Task to carry out — Return all lines where the word "BuildPart" can be found.

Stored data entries
►
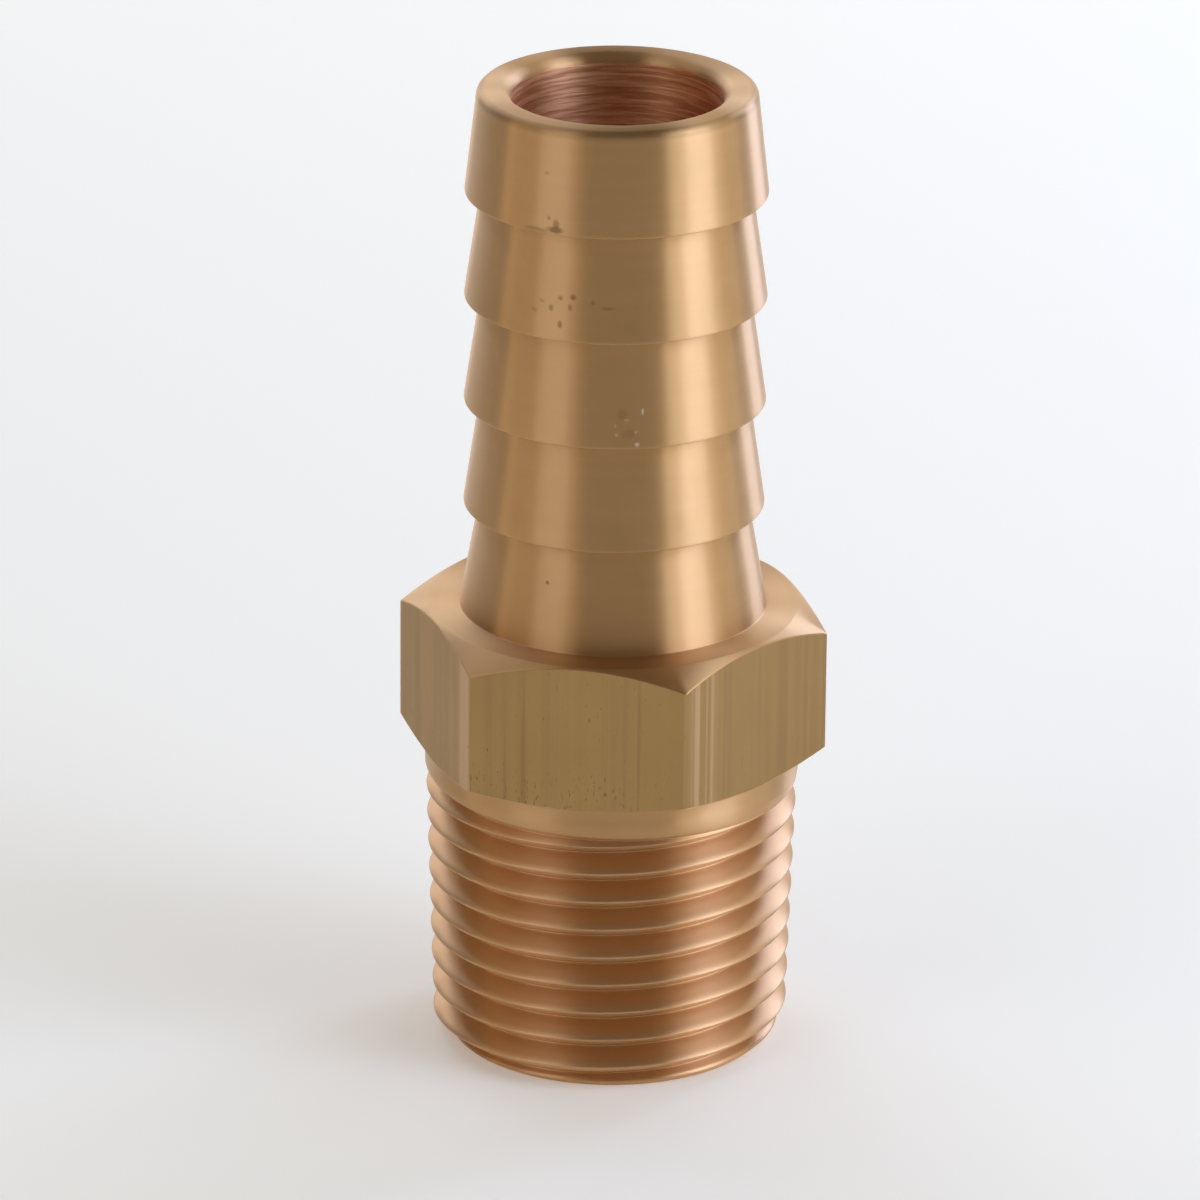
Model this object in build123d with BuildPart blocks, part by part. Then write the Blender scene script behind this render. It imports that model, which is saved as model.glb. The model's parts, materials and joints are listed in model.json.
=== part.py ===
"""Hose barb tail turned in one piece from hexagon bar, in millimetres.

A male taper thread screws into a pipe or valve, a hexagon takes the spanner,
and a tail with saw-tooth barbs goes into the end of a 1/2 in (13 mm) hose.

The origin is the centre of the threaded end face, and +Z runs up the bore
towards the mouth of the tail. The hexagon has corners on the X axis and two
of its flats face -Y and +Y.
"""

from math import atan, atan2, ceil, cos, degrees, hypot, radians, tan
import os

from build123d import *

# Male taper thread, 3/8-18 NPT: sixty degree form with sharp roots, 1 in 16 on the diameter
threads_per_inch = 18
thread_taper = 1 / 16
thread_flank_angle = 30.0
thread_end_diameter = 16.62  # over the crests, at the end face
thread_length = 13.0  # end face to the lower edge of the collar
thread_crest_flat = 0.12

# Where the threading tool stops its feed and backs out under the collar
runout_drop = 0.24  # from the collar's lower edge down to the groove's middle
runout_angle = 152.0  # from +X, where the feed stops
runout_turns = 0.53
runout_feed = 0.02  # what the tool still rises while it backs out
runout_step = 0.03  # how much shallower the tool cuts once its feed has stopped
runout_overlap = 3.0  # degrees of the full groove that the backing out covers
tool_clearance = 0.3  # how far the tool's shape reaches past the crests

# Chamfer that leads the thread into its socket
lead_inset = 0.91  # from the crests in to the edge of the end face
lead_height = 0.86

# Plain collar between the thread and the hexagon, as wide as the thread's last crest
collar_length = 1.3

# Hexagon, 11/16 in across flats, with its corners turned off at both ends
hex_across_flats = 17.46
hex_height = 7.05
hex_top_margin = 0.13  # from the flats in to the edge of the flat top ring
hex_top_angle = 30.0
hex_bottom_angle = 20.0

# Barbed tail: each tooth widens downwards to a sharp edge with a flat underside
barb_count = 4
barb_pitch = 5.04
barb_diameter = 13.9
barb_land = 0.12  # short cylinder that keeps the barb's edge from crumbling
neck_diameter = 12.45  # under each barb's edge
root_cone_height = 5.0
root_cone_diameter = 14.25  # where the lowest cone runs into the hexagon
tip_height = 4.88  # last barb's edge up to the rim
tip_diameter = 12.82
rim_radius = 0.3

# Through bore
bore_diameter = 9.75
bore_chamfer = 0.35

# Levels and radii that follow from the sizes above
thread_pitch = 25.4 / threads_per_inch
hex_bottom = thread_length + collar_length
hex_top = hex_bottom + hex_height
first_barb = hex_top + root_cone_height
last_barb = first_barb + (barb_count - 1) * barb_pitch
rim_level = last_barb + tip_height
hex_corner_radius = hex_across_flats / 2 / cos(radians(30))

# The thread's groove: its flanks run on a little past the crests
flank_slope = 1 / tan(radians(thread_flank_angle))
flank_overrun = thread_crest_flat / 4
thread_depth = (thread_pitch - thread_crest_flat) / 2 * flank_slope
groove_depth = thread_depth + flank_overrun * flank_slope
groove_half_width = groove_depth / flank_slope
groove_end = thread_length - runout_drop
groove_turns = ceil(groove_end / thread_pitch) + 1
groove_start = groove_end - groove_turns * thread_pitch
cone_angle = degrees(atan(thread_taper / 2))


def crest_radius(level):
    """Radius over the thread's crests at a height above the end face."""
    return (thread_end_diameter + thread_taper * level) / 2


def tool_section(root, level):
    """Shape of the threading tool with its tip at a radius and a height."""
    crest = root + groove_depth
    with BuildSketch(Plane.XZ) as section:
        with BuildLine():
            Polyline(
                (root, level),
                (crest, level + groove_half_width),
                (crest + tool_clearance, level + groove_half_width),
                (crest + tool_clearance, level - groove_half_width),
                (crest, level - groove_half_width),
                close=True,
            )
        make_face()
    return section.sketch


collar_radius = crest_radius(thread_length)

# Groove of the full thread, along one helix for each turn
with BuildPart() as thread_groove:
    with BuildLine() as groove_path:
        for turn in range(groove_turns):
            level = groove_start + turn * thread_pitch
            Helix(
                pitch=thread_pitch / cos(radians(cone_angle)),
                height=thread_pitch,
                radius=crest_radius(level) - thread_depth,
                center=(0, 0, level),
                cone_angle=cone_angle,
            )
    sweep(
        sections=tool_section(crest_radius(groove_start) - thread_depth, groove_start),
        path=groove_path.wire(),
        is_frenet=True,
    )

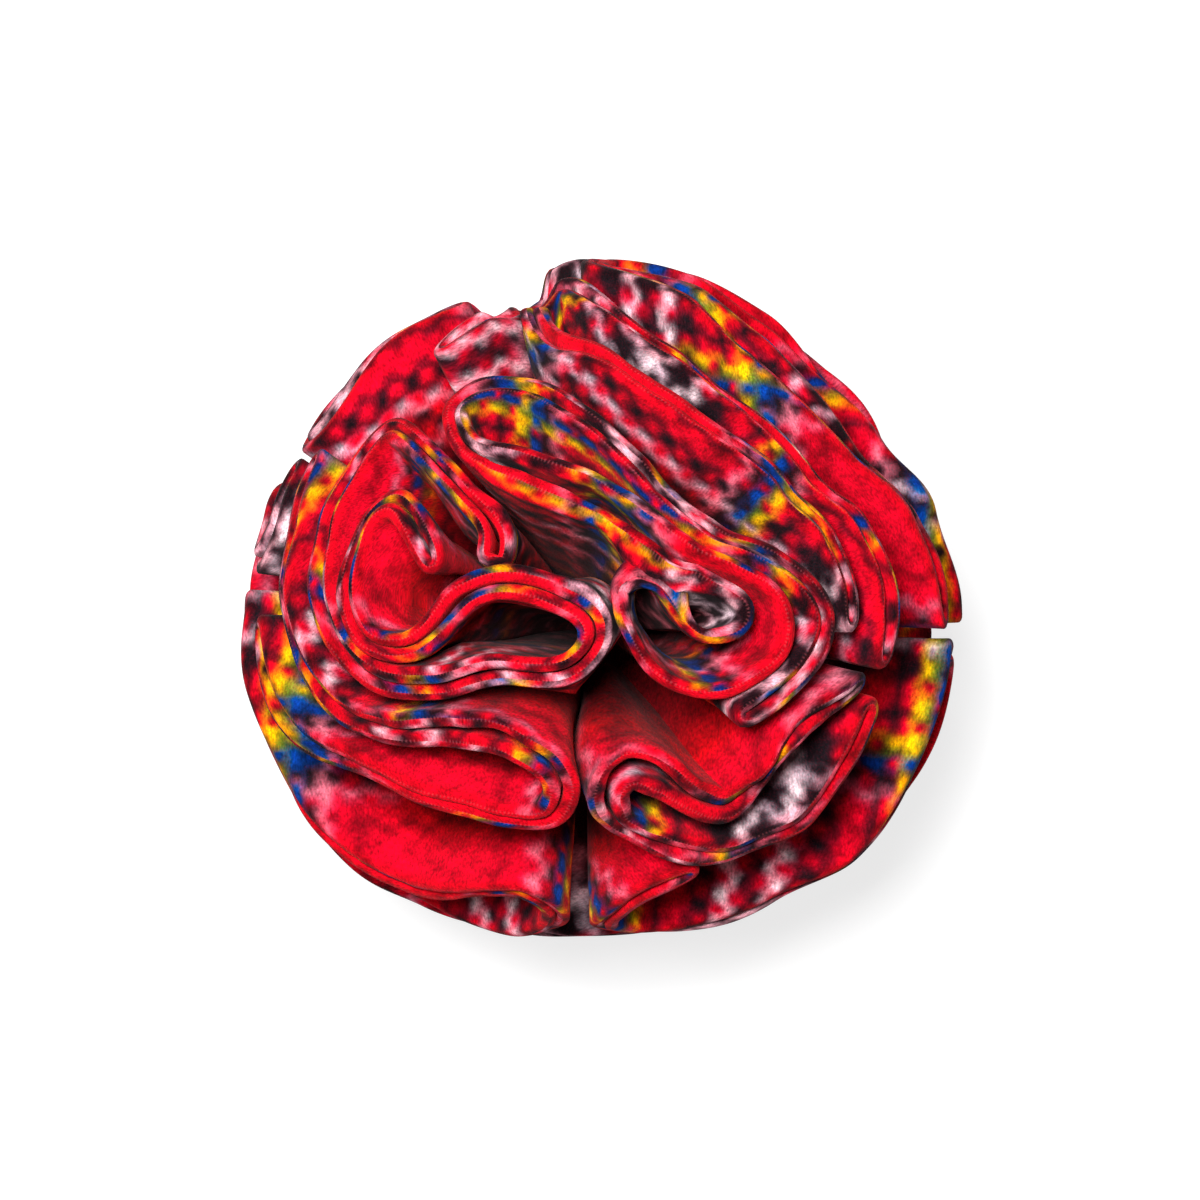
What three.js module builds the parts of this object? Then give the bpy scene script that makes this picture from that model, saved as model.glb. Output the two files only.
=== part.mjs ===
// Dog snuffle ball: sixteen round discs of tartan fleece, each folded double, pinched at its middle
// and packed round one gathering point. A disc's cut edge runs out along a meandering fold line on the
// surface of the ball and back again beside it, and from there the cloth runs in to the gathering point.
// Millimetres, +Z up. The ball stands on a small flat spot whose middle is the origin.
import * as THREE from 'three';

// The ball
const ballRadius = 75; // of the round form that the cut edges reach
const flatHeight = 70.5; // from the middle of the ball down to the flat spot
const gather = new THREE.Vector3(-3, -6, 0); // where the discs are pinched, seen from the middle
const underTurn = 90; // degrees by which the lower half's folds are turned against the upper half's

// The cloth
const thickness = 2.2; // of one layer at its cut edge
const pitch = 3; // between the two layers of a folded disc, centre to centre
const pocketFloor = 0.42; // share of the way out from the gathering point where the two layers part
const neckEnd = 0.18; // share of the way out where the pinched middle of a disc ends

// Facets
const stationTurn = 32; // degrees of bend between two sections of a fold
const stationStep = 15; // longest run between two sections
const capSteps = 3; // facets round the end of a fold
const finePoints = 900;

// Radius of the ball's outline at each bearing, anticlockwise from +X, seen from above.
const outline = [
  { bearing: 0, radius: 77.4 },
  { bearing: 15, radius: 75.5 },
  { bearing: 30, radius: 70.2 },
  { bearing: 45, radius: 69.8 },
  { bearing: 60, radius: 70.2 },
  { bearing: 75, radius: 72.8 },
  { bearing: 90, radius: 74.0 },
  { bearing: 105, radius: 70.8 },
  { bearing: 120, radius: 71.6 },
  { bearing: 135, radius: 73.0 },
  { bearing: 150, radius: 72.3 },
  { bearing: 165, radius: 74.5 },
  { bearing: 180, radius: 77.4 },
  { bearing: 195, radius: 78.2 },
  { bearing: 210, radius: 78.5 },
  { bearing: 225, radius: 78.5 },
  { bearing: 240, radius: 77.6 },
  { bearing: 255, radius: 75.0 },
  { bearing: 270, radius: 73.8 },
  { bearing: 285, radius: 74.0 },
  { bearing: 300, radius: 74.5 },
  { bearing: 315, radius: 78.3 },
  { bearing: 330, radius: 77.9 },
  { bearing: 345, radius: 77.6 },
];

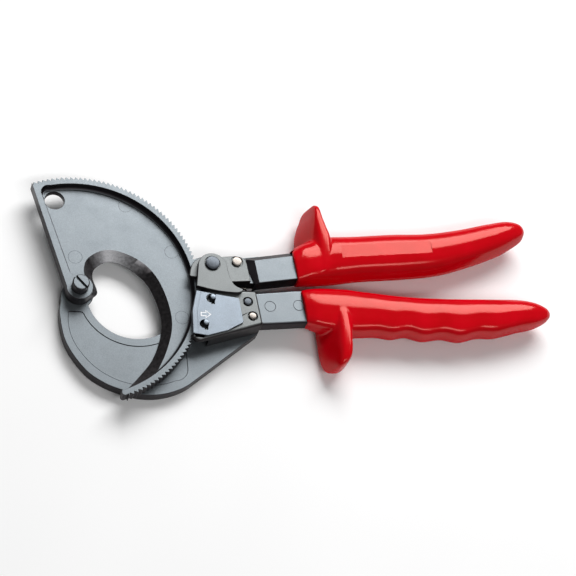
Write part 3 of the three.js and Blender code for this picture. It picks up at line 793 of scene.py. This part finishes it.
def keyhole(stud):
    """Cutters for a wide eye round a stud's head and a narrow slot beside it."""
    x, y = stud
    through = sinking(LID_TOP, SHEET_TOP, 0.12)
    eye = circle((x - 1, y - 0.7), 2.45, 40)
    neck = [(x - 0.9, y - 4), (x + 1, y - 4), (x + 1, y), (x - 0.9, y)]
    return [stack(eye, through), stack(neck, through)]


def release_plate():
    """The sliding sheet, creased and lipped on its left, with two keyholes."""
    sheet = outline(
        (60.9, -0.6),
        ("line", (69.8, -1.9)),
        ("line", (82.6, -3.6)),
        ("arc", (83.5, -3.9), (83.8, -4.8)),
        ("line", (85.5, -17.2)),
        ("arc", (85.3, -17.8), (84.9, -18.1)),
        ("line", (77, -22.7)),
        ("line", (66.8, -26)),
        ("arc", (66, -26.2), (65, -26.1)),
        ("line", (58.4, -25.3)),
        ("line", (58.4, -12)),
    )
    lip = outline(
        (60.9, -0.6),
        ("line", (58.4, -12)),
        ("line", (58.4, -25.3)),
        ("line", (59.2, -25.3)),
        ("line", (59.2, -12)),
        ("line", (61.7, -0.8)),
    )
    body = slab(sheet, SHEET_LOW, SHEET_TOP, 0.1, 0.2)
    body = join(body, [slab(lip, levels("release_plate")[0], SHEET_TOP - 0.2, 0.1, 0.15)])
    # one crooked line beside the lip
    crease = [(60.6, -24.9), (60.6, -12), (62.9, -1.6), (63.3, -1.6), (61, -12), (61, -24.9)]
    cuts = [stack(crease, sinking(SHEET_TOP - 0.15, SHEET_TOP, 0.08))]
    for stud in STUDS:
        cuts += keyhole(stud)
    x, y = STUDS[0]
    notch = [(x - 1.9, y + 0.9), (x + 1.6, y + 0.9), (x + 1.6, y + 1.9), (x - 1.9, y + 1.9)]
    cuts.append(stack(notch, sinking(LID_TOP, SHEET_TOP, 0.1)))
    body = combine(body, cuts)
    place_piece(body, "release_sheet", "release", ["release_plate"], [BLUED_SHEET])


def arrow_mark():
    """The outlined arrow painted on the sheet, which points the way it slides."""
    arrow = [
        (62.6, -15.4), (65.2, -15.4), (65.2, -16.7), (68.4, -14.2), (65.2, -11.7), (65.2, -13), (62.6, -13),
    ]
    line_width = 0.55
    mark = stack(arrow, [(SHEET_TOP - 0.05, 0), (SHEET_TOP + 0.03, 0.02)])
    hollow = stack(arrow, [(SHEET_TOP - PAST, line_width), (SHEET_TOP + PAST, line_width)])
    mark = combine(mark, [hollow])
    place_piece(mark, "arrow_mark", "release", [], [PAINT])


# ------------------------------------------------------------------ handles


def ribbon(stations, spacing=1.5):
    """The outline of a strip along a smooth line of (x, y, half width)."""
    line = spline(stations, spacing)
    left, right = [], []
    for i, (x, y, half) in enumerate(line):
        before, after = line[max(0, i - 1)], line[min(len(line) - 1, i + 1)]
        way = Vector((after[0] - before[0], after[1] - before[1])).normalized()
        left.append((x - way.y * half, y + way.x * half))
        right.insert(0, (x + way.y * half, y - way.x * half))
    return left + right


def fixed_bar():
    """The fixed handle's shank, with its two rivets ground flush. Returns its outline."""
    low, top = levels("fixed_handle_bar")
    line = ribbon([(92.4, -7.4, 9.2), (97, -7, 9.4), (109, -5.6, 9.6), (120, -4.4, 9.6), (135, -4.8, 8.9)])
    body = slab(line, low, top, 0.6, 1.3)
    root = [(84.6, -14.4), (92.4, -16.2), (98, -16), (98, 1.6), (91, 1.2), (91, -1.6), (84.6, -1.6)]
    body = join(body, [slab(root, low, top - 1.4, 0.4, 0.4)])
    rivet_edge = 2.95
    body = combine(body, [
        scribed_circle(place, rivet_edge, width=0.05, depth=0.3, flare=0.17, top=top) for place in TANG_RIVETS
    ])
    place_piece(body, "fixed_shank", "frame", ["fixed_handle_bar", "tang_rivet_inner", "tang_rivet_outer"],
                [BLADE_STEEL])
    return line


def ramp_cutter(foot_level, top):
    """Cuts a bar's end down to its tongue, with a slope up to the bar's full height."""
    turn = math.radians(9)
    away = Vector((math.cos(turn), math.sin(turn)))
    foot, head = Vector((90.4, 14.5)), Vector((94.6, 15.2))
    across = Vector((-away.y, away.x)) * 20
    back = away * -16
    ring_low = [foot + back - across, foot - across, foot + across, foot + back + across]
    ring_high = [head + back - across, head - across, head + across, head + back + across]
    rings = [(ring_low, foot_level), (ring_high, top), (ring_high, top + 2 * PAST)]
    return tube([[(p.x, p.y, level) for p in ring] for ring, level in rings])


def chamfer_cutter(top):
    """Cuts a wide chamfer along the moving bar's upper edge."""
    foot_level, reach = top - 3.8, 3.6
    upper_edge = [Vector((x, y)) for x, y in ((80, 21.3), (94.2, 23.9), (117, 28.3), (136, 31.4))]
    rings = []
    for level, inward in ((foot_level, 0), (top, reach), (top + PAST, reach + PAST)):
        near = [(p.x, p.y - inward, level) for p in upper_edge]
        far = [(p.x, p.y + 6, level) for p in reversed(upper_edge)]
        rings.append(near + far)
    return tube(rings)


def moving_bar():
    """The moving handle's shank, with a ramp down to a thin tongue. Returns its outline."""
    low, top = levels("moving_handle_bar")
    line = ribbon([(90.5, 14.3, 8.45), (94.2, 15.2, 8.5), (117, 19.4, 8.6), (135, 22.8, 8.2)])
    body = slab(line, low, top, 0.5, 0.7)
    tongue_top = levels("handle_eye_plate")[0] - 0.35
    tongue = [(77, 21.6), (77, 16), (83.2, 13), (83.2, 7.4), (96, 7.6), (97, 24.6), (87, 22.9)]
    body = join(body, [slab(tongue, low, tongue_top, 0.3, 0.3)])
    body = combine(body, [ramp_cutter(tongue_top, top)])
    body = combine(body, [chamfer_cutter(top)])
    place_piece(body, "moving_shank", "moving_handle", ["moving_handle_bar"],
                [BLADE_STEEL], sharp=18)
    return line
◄
Final result —
Model this object in build123d with BuildPart blocks, part by part. Then write the Blender scene script behind this render. It imports that model, which is saved as model.glb. The model's parts, materials and joints are listed in model.json.
with BuildPart() as thread_groove:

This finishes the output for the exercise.